— BEGIN —

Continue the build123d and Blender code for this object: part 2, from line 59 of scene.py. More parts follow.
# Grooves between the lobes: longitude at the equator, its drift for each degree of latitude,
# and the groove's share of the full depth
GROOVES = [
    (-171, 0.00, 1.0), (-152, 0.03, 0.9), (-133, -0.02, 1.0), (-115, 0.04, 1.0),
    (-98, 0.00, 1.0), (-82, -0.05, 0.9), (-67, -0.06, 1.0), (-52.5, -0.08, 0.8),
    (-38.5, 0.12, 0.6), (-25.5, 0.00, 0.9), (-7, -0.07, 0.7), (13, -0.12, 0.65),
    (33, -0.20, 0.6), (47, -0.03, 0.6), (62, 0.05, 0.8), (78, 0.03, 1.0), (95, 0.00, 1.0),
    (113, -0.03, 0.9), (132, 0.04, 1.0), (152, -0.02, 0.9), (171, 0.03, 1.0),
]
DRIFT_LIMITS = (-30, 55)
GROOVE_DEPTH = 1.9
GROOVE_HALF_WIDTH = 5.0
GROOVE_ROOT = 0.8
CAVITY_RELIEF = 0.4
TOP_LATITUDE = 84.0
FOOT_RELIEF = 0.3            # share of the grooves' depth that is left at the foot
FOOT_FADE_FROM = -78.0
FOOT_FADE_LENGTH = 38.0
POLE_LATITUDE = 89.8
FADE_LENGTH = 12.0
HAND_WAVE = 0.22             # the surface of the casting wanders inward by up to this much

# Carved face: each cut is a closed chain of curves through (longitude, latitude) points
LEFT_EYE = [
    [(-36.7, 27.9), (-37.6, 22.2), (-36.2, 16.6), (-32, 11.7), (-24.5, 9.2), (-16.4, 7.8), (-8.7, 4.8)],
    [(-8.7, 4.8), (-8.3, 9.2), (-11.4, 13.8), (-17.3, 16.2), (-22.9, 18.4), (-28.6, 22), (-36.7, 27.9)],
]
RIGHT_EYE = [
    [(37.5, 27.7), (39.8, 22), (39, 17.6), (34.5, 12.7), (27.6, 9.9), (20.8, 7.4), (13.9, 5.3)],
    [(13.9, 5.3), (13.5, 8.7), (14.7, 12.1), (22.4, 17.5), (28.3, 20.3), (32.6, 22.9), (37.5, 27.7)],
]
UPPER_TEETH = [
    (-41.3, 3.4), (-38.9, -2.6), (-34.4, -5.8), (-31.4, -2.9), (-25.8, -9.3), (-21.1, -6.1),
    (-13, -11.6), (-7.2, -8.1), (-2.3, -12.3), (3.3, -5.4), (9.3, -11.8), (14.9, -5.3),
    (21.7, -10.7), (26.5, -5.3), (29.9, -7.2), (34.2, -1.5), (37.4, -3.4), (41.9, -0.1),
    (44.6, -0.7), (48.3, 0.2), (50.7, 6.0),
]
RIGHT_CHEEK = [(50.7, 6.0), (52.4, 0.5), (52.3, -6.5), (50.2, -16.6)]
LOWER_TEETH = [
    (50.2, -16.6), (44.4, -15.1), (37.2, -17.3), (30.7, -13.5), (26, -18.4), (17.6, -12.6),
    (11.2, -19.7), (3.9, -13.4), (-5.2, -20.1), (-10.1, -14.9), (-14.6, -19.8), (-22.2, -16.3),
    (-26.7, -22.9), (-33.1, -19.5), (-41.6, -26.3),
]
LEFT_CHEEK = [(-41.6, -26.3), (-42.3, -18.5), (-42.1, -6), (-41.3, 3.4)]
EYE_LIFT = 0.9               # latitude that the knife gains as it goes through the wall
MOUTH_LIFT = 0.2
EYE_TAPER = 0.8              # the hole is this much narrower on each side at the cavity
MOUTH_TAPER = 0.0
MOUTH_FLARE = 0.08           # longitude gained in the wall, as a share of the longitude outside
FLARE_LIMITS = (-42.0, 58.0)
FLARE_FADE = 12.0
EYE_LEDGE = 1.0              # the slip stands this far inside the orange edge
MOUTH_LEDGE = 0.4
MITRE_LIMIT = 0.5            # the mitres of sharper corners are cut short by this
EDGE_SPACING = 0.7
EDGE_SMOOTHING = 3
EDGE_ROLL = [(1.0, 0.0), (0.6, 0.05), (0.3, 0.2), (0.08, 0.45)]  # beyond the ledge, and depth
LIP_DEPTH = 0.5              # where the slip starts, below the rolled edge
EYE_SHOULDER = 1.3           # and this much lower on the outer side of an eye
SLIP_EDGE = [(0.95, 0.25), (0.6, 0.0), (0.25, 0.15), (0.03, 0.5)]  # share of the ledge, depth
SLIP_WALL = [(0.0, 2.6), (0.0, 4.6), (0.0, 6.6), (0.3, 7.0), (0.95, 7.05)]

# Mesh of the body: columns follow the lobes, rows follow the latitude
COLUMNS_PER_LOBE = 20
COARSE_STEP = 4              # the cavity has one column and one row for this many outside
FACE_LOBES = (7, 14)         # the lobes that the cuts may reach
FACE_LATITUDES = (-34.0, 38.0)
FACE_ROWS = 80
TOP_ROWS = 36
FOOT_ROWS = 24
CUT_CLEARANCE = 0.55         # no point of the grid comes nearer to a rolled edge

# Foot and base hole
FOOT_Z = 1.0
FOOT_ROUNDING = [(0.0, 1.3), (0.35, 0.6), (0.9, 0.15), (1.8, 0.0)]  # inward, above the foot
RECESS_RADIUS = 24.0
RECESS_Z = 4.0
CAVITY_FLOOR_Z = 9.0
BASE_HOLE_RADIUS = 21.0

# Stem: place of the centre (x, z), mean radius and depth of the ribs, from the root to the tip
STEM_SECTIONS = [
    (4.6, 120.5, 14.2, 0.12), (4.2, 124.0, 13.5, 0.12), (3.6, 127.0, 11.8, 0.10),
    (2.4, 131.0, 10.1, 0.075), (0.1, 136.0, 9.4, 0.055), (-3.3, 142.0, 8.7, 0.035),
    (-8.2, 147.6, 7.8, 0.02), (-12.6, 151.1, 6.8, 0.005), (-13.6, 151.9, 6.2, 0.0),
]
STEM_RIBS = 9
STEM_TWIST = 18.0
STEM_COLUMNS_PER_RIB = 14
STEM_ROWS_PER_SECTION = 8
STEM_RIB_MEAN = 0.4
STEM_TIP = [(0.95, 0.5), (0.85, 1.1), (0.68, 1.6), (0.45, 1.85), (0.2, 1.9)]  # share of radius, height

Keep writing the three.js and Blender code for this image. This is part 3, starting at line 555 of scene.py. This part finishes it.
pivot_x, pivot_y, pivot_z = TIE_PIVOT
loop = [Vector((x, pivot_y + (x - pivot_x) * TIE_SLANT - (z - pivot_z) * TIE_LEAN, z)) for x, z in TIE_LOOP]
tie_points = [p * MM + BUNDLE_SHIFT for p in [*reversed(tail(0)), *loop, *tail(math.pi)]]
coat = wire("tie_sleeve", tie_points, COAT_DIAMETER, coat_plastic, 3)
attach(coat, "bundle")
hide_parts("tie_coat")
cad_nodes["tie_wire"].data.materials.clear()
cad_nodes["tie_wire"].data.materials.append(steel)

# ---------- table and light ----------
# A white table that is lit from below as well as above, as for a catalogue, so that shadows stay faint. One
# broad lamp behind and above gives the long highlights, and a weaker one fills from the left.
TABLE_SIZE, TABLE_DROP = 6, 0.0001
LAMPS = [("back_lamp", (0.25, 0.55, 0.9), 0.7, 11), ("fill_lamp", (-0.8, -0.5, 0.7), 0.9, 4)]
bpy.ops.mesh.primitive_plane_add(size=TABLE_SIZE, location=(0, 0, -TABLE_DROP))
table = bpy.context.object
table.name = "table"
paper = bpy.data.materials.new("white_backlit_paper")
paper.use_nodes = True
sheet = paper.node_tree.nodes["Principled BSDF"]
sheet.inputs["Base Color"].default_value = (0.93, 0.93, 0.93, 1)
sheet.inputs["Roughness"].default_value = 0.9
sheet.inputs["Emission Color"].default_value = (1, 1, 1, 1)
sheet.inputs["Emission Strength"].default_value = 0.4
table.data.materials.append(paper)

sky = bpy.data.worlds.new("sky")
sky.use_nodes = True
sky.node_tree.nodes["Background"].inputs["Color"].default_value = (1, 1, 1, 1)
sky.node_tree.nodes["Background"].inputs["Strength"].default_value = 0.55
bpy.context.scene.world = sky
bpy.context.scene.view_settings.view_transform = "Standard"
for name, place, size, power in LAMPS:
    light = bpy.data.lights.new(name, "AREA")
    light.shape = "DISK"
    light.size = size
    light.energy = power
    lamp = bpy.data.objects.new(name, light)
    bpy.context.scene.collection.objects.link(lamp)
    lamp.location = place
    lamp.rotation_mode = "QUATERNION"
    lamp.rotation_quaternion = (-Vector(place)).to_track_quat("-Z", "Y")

— END —

Problem to work on: Everything from the first line above through the line that contains "HAND_WAVE = 0.22" should be duplicated exactly, please, and nothing beyond it.

Written response:
Continue the build123d and Blender code for this object: part 2, from line 59 of scene.py. More parts follow.
# Grooves between the lobes: longitude at the equator, its drift for each degree of latitude,
# and the groove's share of the full depth
GROOVES = [
    (-171, 0.00, 1.0), (-152, 0.03, 0.9), (-133, -0.02, 1.0), (-115, 0.04, 1.0),
    (-98, 0.00, 1.0), (-82, -0.05, 0.9), (-67, -0.06, 1.0), (-52.5, -0.08, 0.8),
    (-38.5, 0.12, 0.6), (-25.5, 0.00, 0.9), (-7, -0.07, 0.7), (13, -0.12, 0.65),
    (33, -0.20, 0.6), (47, -0.03, 0.6), (62, 0.05, 0.8), (78, 0.03, 1.0), (95, 0.00, 1.0),
    (113, -0.03, 0.9), (132, 0.04, 1.0), (152, -0.02, 0.9), (171, 0.03, 1.0),
]
DRIFT_LIMITS = (-30, 55)
GROOVE_DEPTH = 1.9
GROOVE_HALF_WIDTH = 5.0
GROOVE_ROOT = 0.8
CAVITY_RELIEF = 0.4
TOP_LATITUDE = 84.0
FOOT_RELIEF = 0.3            # share of the grooves' depth that is left at the foot
FOOT_FADE_FROM = -78.0
FOOT_FADE_LENGTH = 38.0
POLE_LATITUDE = 89.8
FADE_LENGTH = 12.0
HAND_WAVE = 0.22             # the surface of the casting wanders inward by up to this much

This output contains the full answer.